>>>

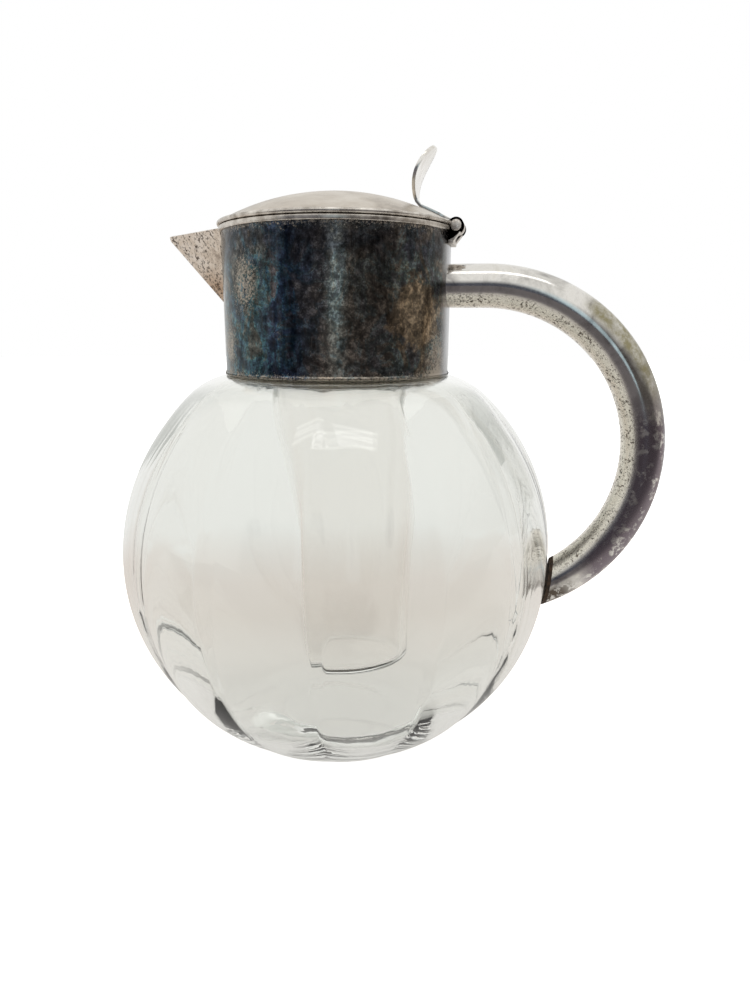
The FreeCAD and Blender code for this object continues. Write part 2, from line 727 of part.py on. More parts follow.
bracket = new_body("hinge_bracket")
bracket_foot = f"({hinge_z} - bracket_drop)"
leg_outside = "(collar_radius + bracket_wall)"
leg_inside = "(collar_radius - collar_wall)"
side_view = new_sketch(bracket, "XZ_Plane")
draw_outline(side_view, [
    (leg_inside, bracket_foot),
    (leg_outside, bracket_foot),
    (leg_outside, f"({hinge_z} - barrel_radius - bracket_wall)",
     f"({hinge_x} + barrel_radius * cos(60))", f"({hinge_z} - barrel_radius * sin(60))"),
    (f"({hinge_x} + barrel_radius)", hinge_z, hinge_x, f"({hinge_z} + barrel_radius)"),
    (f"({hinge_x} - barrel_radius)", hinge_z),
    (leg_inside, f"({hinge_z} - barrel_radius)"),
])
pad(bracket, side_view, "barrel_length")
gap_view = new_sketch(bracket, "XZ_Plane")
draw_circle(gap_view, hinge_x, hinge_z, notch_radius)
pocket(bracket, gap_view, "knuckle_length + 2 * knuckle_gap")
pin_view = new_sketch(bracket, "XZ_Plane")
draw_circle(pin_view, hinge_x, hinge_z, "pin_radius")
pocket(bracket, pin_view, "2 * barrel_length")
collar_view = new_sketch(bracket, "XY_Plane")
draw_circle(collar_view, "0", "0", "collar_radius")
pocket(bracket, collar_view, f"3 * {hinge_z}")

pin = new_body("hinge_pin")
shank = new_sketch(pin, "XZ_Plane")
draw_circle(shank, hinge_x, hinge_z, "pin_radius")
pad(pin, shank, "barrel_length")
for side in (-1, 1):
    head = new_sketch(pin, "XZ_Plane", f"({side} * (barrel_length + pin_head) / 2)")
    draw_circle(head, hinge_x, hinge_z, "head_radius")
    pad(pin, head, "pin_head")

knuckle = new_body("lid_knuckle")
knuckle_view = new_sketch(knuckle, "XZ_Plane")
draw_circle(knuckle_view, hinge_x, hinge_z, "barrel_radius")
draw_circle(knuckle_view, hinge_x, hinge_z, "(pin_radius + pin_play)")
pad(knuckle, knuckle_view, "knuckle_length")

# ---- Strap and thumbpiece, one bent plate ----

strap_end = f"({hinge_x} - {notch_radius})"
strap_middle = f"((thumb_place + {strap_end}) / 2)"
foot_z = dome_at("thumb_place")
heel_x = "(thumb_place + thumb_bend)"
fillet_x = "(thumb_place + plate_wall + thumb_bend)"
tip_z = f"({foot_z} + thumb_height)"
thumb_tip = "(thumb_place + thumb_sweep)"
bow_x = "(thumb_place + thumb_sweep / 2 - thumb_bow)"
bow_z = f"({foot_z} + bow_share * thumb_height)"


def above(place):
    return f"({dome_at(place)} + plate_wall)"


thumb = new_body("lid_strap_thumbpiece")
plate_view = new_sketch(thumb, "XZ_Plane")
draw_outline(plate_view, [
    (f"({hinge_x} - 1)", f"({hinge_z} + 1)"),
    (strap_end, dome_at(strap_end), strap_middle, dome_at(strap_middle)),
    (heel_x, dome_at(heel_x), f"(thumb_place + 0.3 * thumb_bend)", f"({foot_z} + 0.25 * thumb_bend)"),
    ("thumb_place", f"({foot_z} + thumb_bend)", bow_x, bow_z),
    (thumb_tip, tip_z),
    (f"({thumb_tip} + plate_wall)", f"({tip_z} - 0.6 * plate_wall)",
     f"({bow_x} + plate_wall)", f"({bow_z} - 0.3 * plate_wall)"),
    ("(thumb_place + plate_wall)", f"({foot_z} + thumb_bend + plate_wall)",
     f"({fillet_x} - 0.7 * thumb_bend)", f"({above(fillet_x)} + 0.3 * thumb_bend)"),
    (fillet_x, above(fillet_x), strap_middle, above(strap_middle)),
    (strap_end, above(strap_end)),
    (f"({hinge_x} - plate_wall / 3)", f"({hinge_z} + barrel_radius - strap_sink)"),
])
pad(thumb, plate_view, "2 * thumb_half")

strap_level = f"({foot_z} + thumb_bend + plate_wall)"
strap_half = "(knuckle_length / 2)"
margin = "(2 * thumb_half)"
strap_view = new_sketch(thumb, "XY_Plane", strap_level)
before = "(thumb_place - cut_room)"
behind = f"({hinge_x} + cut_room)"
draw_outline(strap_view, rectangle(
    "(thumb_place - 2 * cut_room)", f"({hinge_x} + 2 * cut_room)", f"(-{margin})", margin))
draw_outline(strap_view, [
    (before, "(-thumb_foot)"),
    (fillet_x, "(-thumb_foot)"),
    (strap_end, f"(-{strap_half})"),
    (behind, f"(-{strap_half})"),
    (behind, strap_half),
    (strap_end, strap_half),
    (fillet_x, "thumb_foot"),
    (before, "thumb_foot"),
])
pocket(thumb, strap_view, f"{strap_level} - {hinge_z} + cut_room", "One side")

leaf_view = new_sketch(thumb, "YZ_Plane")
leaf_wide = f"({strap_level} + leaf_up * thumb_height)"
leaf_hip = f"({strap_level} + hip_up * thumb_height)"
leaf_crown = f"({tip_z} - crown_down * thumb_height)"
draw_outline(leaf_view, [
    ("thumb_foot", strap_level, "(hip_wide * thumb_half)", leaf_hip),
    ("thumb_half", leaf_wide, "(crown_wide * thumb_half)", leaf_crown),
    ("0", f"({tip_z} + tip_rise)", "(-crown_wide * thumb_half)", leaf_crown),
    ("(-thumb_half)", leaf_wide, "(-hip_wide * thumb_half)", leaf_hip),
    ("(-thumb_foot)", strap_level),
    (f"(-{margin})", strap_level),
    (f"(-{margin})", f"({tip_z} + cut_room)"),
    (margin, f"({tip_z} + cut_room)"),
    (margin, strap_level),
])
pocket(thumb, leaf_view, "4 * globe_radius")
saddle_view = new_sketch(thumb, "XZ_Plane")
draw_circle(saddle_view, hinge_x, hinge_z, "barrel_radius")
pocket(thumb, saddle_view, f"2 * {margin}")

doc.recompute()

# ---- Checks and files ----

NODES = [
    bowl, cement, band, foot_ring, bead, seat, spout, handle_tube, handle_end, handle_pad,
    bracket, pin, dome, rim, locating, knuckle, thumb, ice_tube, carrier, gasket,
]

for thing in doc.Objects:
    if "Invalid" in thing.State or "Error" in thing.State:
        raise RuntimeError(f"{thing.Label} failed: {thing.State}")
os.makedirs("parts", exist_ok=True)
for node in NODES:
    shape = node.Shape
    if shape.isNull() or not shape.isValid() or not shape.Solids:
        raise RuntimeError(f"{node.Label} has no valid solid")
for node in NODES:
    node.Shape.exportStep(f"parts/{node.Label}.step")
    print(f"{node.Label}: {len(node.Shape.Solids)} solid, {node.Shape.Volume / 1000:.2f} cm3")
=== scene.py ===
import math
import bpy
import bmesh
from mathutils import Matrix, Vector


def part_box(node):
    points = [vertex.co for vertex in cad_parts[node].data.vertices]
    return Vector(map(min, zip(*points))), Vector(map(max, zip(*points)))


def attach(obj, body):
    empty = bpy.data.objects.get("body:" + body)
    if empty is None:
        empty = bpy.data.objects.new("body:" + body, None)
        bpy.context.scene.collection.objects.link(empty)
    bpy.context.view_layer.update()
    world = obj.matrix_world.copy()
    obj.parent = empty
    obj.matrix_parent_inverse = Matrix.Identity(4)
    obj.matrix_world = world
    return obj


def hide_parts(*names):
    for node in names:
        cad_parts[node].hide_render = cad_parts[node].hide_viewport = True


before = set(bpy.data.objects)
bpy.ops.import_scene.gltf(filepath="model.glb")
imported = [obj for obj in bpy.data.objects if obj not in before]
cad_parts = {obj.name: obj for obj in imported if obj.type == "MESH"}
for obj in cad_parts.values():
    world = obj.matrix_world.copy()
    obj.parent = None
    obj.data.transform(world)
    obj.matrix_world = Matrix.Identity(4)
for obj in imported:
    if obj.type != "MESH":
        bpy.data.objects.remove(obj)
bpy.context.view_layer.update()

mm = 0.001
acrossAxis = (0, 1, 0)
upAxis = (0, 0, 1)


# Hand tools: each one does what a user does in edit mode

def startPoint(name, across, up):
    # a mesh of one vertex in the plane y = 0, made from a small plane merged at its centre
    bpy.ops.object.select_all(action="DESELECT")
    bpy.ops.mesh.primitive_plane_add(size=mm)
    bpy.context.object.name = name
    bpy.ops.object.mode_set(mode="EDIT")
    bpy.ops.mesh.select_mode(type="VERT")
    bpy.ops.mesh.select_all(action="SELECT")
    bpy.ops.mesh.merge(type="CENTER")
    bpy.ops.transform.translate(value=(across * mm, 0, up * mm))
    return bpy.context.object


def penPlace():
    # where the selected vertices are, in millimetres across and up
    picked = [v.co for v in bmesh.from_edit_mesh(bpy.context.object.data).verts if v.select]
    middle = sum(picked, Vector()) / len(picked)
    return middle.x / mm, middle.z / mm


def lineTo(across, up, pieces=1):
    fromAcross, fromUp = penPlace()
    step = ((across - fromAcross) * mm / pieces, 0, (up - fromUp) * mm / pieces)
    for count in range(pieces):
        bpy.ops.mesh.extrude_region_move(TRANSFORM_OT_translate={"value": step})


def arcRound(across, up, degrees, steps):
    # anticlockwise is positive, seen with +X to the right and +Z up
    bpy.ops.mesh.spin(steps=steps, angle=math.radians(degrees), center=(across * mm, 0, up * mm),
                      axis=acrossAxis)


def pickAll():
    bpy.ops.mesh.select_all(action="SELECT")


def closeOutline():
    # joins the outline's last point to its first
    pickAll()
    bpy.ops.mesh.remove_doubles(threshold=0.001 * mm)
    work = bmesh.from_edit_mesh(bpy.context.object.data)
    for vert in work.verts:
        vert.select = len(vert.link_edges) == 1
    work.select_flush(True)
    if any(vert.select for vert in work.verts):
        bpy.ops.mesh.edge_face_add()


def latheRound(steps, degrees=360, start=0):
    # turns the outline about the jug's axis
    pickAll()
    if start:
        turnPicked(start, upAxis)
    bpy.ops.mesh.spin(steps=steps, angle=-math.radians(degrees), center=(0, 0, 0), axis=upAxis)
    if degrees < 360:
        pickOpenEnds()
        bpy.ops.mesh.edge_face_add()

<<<

# GOAL
Begin at the line that has "obj.matrix_world = world", stop after the line that has "imported = [obj", and repeat exactly those lines, nothing more.

# TASK ANSWER
    obj.matrix_world = world
    return obj


def hide_parts(*names):
    for node in names:
        cad_parts[node].hide_render = cad_parts[node].hide_viewport = True


before = set(bpy.data.objects)
bpy.ops.import_scene.gltf(filepath="model.glb")
imported = [obj for obj in bpy.data.objects if obj not in before]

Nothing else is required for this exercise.